What to work on: Take the lines from the one bearing "blades[0] -= notches()" to the one bearing "for node in", inclusive, and reproduce them exactly; include no other line.

Rows from a 3D modeling dataset:
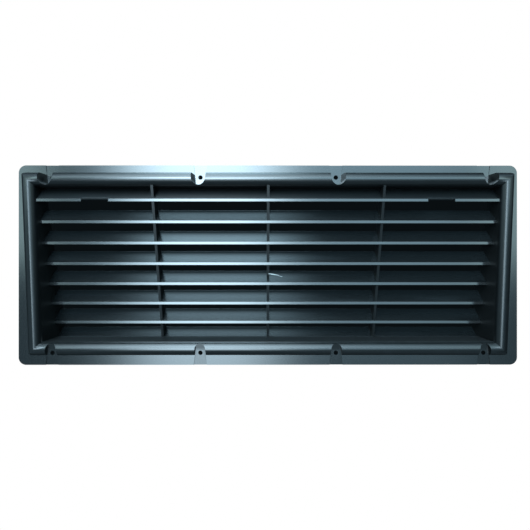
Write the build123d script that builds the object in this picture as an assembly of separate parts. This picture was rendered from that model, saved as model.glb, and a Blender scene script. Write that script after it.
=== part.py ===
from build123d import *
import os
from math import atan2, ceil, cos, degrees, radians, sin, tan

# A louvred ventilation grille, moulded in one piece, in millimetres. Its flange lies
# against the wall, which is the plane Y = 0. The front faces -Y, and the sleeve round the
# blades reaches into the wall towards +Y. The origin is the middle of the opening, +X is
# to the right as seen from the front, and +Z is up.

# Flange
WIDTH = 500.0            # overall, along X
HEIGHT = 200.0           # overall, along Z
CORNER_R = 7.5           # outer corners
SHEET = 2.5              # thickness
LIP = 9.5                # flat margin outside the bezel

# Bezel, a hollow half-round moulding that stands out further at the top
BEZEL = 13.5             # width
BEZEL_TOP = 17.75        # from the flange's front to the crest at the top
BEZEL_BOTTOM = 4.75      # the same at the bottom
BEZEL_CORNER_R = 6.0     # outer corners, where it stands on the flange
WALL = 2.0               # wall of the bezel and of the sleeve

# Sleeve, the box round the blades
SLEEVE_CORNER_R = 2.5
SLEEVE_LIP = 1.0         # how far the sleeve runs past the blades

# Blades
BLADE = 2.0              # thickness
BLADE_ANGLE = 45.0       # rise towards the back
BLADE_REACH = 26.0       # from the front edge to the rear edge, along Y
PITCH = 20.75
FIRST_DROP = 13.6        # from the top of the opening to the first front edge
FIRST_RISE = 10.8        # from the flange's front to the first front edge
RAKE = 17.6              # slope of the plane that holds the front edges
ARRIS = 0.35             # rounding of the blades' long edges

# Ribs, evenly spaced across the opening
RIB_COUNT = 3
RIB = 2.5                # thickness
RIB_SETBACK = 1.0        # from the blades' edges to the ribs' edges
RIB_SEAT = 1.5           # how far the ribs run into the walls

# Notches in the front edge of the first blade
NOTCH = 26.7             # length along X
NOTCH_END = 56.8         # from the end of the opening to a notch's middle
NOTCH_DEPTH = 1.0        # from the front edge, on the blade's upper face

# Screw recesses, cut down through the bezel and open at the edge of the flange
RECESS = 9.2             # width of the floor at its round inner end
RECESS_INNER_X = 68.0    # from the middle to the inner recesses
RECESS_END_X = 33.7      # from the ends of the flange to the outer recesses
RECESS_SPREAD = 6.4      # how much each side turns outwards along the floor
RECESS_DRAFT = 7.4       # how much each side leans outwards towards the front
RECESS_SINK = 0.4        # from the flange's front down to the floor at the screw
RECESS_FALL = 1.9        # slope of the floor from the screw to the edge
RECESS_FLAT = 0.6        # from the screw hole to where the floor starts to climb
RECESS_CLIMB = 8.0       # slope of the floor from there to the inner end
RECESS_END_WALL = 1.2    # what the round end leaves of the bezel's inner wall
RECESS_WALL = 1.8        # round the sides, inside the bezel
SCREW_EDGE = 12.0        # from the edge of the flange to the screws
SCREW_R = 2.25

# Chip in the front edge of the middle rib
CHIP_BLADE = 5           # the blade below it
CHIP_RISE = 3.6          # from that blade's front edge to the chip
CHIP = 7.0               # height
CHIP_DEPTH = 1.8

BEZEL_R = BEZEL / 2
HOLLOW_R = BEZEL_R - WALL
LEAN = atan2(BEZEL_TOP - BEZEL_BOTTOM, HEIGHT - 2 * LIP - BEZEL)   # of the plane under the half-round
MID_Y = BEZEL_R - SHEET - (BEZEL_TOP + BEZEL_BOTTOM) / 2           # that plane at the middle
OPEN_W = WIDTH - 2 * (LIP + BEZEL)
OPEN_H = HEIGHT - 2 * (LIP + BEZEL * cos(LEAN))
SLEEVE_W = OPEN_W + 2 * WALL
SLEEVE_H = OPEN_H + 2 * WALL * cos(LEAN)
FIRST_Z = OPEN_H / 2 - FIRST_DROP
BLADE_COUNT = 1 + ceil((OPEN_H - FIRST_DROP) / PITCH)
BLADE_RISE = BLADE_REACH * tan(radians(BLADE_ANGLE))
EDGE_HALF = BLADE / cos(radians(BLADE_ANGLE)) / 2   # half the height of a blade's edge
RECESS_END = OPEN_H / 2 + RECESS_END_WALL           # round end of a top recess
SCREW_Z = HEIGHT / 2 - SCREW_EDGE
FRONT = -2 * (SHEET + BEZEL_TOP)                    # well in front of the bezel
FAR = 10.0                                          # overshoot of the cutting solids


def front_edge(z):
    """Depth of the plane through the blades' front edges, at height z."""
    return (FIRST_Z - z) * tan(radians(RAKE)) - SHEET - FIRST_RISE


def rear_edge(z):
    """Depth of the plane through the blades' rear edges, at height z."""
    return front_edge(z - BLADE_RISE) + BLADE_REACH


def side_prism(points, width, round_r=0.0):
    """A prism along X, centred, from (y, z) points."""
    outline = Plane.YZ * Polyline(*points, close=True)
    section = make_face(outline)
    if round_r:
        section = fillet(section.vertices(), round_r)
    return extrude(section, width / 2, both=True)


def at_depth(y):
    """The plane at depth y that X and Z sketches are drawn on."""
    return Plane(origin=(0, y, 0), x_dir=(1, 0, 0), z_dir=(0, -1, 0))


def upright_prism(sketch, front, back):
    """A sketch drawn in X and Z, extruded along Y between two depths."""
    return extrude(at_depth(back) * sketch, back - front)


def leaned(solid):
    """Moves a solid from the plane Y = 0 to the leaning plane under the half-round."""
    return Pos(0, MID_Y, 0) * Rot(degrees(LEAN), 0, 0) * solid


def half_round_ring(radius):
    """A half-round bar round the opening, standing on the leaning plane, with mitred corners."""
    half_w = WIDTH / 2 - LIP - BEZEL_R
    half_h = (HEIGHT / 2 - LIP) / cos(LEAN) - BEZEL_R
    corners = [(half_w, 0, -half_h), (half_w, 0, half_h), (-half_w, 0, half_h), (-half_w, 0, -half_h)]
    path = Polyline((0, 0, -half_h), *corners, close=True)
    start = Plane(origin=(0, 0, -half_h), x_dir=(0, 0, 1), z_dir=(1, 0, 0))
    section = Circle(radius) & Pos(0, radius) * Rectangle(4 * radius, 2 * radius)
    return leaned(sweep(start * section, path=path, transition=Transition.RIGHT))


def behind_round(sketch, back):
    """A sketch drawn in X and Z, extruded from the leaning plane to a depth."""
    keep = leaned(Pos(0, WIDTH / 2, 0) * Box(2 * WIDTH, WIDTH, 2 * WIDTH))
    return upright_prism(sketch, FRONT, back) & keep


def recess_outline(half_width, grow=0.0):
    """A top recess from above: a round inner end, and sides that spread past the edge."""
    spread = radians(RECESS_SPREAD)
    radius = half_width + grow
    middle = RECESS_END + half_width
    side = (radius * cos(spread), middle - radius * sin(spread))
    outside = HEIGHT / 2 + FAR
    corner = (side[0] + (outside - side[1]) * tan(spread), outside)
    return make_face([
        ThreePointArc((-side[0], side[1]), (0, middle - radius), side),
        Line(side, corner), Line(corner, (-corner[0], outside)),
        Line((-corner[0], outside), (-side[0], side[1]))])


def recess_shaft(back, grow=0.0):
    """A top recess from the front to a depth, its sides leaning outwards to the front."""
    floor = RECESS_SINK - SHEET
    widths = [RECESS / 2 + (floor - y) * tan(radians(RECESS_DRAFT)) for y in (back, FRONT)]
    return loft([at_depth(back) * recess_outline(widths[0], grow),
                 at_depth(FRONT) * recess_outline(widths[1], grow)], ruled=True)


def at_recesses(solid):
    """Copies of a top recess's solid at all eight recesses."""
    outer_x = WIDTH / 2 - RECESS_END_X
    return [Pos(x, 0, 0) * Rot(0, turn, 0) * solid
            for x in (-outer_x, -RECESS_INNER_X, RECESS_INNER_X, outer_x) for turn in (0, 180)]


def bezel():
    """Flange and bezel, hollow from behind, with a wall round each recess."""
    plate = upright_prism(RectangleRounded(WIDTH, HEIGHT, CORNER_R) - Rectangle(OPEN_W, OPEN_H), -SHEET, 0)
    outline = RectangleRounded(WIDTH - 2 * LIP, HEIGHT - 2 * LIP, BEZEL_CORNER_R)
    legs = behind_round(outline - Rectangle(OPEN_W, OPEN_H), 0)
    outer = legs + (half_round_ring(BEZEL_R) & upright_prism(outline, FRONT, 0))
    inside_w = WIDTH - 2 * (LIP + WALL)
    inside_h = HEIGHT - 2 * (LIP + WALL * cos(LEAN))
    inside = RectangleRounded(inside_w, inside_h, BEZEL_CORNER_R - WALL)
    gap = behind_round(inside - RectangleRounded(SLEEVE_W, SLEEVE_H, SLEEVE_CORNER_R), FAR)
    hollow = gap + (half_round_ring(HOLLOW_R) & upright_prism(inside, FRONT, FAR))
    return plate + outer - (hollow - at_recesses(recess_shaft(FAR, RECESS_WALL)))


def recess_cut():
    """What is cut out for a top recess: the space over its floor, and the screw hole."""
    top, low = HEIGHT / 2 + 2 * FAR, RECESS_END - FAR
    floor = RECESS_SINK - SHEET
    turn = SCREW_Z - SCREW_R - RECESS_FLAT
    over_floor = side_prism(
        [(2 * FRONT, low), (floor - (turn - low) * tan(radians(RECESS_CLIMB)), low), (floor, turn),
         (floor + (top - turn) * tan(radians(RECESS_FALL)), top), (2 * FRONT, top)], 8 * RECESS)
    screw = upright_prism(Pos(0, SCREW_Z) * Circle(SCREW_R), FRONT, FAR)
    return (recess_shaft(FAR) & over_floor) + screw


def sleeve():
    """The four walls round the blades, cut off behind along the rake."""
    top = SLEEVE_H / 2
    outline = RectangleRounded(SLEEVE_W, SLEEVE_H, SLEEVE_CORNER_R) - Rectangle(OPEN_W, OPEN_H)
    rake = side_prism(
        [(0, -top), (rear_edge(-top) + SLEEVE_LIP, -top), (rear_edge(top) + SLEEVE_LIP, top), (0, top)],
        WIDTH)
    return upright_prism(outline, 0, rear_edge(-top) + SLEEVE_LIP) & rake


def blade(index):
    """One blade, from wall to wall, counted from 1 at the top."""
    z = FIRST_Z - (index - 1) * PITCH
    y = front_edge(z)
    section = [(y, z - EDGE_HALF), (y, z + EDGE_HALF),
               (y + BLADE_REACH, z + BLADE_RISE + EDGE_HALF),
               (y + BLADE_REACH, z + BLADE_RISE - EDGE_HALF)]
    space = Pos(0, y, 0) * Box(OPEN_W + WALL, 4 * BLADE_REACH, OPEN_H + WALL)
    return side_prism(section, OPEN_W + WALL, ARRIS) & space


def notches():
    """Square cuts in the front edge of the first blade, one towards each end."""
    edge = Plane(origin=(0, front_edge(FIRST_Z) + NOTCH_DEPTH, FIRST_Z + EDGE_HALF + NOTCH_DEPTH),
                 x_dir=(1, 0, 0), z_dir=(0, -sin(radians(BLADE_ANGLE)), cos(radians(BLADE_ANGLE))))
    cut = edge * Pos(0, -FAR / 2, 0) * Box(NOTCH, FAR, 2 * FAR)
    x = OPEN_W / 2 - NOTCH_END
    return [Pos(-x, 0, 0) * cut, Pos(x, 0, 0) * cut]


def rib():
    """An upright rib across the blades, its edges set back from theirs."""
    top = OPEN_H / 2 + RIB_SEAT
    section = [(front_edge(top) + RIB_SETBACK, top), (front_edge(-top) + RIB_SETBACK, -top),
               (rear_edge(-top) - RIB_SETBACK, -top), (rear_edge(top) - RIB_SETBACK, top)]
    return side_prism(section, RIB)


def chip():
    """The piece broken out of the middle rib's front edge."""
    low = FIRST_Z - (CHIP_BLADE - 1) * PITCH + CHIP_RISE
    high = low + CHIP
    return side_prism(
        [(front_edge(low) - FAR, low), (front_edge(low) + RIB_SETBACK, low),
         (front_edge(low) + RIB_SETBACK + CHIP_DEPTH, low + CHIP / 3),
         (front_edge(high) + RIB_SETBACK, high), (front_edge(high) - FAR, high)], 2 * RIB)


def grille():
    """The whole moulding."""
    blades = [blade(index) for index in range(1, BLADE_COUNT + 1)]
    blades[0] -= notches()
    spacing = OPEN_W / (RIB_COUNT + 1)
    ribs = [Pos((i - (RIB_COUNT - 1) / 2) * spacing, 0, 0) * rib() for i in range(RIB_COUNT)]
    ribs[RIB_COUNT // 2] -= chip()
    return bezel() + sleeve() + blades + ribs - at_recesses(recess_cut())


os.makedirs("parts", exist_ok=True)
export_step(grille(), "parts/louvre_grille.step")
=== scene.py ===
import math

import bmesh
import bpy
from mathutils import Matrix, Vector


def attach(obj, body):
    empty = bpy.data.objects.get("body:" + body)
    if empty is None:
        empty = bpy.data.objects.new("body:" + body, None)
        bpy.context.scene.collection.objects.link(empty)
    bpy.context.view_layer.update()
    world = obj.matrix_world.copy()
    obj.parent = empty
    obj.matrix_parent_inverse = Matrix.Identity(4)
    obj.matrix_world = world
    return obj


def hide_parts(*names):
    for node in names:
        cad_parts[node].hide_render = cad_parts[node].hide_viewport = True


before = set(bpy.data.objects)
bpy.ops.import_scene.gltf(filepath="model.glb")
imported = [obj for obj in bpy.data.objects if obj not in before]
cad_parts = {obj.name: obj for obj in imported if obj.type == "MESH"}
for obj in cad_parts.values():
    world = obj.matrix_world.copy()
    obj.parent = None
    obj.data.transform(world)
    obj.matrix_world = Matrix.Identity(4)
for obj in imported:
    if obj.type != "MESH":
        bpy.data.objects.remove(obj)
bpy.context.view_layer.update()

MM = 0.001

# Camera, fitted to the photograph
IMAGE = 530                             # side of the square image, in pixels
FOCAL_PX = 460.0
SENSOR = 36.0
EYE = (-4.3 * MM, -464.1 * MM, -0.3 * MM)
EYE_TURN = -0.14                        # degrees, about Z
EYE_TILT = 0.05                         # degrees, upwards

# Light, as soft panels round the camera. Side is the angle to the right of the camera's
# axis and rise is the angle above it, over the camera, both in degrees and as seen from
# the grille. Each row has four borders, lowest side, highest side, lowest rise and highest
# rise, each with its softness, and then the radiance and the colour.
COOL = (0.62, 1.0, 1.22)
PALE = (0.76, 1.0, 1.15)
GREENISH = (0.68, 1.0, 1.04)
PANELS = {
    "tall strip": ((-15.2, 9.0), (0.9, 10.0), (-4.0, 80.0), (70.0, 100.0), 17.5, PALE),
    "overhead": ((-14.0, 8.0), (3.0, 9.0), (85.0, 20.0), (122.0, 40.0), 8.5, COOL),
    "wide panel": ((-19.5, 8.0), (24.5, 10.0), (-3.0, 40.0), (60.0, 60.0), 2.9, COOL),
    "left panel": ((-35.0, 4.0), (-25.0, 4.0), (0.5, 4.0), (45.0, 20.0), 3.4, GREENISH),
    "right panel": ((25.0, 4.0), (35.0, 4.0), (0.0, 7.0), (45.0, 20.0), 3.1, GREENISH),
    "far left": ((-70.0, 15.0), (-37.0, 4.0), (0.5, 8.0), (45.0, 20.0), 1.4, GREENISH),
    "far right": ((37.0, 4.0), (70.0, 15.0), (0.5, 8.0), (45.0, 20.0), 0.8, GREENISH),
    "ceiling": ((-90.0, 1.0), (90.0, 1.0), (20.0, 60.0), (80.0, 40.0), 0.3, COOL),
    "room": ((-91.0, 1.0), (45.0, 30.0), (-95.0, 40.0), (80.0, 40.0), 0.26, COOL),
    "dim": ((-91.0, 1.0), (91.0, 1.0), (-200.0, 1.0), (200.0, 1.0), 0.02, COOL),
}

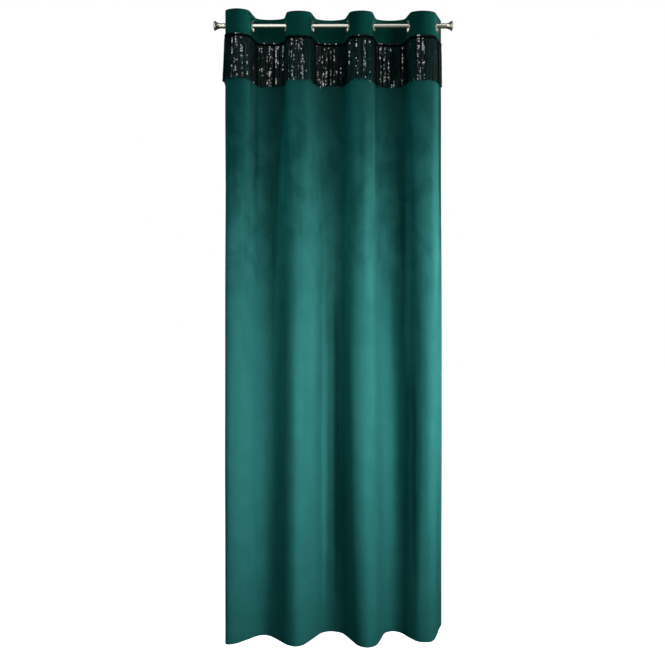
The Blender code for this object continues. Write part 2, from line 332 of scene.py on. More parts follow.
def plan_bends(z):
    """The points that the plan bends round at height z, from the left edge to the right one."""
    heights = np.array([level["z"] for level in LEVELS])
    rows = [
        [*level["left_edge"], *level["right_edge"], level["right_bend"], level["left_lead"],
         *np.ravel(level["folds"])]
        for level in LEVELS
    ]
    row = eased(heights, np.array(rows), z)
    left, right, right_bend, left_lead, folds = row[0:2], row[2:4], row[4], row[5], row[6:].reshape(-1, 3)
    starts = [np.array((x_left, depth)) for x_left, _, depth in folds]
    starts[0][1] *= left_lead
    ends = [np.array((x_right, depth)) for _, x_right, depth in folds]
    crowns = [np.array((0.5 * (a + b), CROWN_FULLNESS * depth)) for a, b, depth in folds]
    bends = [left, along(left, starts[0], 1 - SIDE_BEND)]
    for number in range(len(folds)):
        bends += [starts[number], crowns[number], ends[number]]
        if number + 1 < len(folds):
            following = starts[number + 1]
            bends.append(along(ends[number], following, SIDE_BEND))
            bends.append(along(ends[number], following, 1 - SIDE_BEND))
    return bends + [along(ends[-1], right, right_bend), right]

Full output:
    blades[0] -= notches()
    spacing = OPEN_W / (RIB_COUNT + 1)
    ribs = [Pos((i - (RIB_COUNT - 1) / 2) * spacing, 0, 0) * rib() for i in range(RIB_COUNT)]
    ribs[RIB_COUNT // 2] -= chip()
    return bezel() + sleeve() + blades + ribs - at_recesses(recess_cut())


os.makedirs("parts", exist_ok=True)
export_step(grille(), "parts/louvre_grille.step")
=== scene.py ===
import math

import bmesh
import bpy
from mathutils import Matrix, Vector


def attach(obj, body):
    empty = bpy.data.objects.get("body:" + body)
    if empty is None:
        empty = bpy.data.objects.new("body:" + body, None)
        bpy.context.scene.collection.objects.link(empty)
    bpy.context.view_layer.update()
    world = obj.matrix_world.copy()
    obj.parent = empty
    obj.matrix_parent_inverse = Matrix.Identity(4)
    obj.matrix_world = world
    return obj


def hide_parts(*names):
    for node in names:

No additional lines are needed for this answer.